Related papers: Checking Patch Behaviour against Test Specification

Checking Patch Behaviour against Test Specification

URL: http://arxiv.org/abs/2107.13296v1
Date: Wed, 28 Jul 2021 11:39:06 GMT
Title: Checking Patch Behaviour against Test Specification
Authors: Haoye Tian, Yinghua Li, Weiguo Pian, Abdoul Kader Kabor\'e, Kui Liu, Jacques Klein, Tegawend\'e F. Bissyande
Abstract summary: We propose a hypothesis on how the link between the patch behaviour and failing test specifications can be drawn. We then propose BATS, an unsupervised learning-based system to predict patch correctness.
Score: 4.723400023753107
License: http://arxiv.org/licenses/nonexclusive-distrib/1.0/
Abstract: Towards predicting patch correctness in APR, we propose a simple, but novel hypothesis on how the link between the patch behaviour and failing test specifications can be drawn: similar failing test cases should require similar patches.
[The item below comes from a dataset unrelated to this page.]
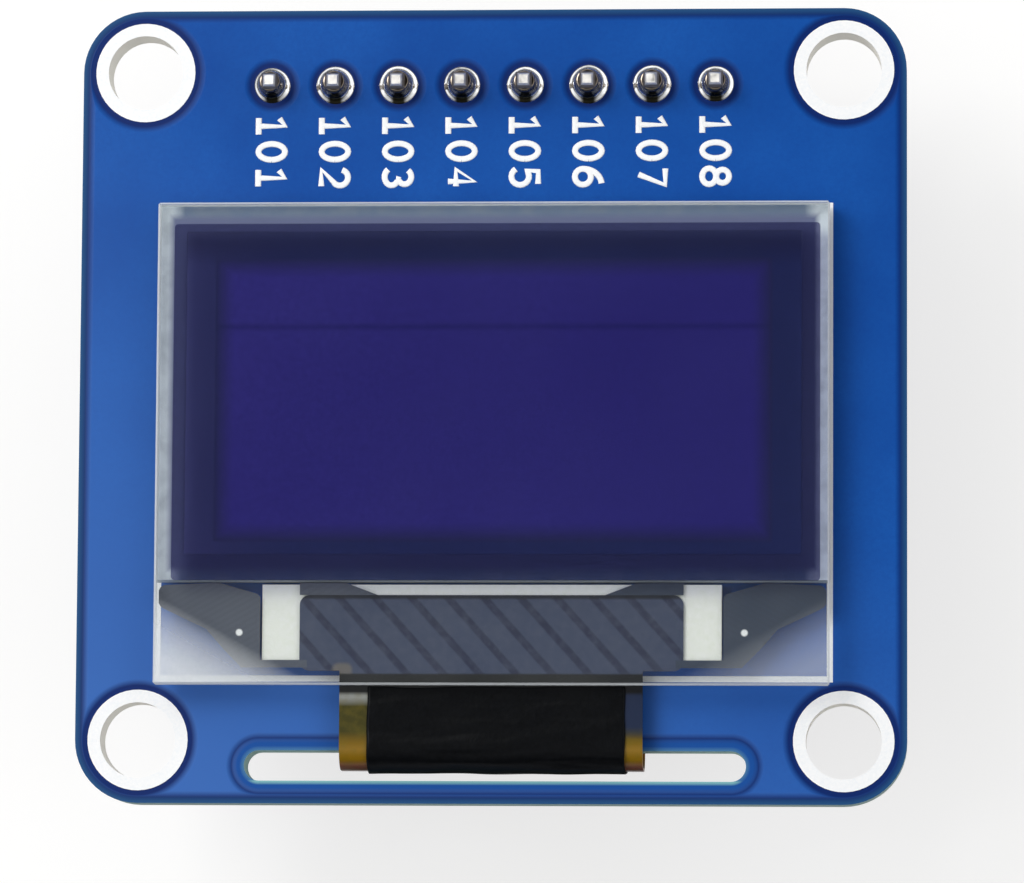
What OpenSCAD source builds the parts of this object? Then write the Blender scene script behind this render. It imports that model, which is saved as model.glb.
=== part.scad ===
// Small display module: a glass panel of organic light-emitting pixels on a square
// circuit board. The panel's flexible circuit leaves its lower ledge, bends through a
// slot in the board and is soldered to the back, where the parts and the pins are.
// Origin: centre of the four mounting holes, on the back face of the board.
// +Y points to the row of pins and +Z is the side that shows the display.

/* [Board] */
// Width of the circuit board
board_w = 33; // [32:0.1:40]
// Height of the circuit board
board_h = 31.8; // [31:0.1:40]
// Thickness of the circuit board
board_t = 1.6; // [1:0.1:2]
// Radius of the board's corners
corner_r = 2.5; // [1:0.1:2.5]
// Distance from the board's edges to the centres of the mounting holes
hole_inset = 2.5; // [2.3:0.1:2.8]
// Diameter of the mounting holes
hole_d = 3; // [2:0.1:3.2]
// Width of the printed ring round each mounting hole
ring_w = 0.5; // [0.3:0.05:0.7]
// Thickness of the white print
print_t = 0.02; // [0.01:0.01:0.05]
// Width of the printed line round the panel
line_w = 0.24; // [0.15:0.01:0.3]
// How far the lower side of that line lies under the glass
line_rise = 0.32; // [0.2:0.01:0.5]

/* [Slot] */
// Length of the slot, end to end
slot_l = 19.9; // [19.5:0.1:20.5]
// Width of the slot
slot_w = 1.2; // [1.1:0.05:1.4]
// Distance from the board's lower edge to the middle of the slot
slot_inset = 1.5; // [1.3:0.05:2]
// Sideways place of the slot's middle
slot_x = 0.2; // [-0.2:0.1:0.4]

/* [Display panel] */
// Width of the glass
panel_w = 26.7; // [25:0.1:27.5]
// Height of the upper glass, with its ledge
panel_h = 19.2; // [18.5:0.02:20]
// Sideways place of the panel's middle
panel_x = 0.1; // [-0.3:0.1:0.4]
// Distance from the slot's upper side to the panel's lower edge
panel_gap = 2.53; // [2.2:0.01:2.8]
// Height of the ledge that the lower glass leaves free
ledge_h = 4.1; // [3.8:0.05:4.4]
// Thickness of the tape under the panel
foam_t = 0.25; // [0.15:0.05:0.5]
// Distance from the lower glass's edges to that tape
foam_inset = 0.9; // [0.4:0.1:1.5]
// Thickness of the lower glass, which caps the pixels
cap_t = 0.55; // [0.4:0.05:0.7]
// Thickness of the seal between the glasses
seal_t = 0.05; // [0.03:0.01:0.1]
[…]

We then propose BATS, an unsupervised learning-based system to predict patch correctness by checking patch Behaviour Against failing Test Specification. BATS exploits deep representation learning models for code and patches: for a given failing test case, the yielded embedding is used to compute similarity metrics in the search for historical similar test cases in order to identify the associated applied patches, which are then used as a proxy for assessing generated patch correctness. Experimentally, we first validate our hypothesis by assessing whether ground-truth developer patches cluster together in the same way that their associated failing test cases are clustered. Then, after collecting a large dataset of 1278 plausible patches (written by developers or generated by some 32 APR tools), we use BATS to predict correctness: BATS achieves an AUC between 0.557 to 0.718 and a recall between 0.562 and 0.854 in identifying correct patches. Compared against previous work, we demonstrate that our approach outperforms state-of-the-art performance in patch correctness prediction, without the need for large labeled patch datasets in contrast with prior machine learning-based approaches. While BATS is constrained by the availability of similar test cases, we show that it can still be complementary to existing approaches: used in conjunction with a recent approach implementing supervised learning, BATS improves the overall recall in detecting correct patches. We finally show that BATS can be complementary to the state-of-the-art PATCH-SIM dynamic approach of identifying the correct patches for APR tools.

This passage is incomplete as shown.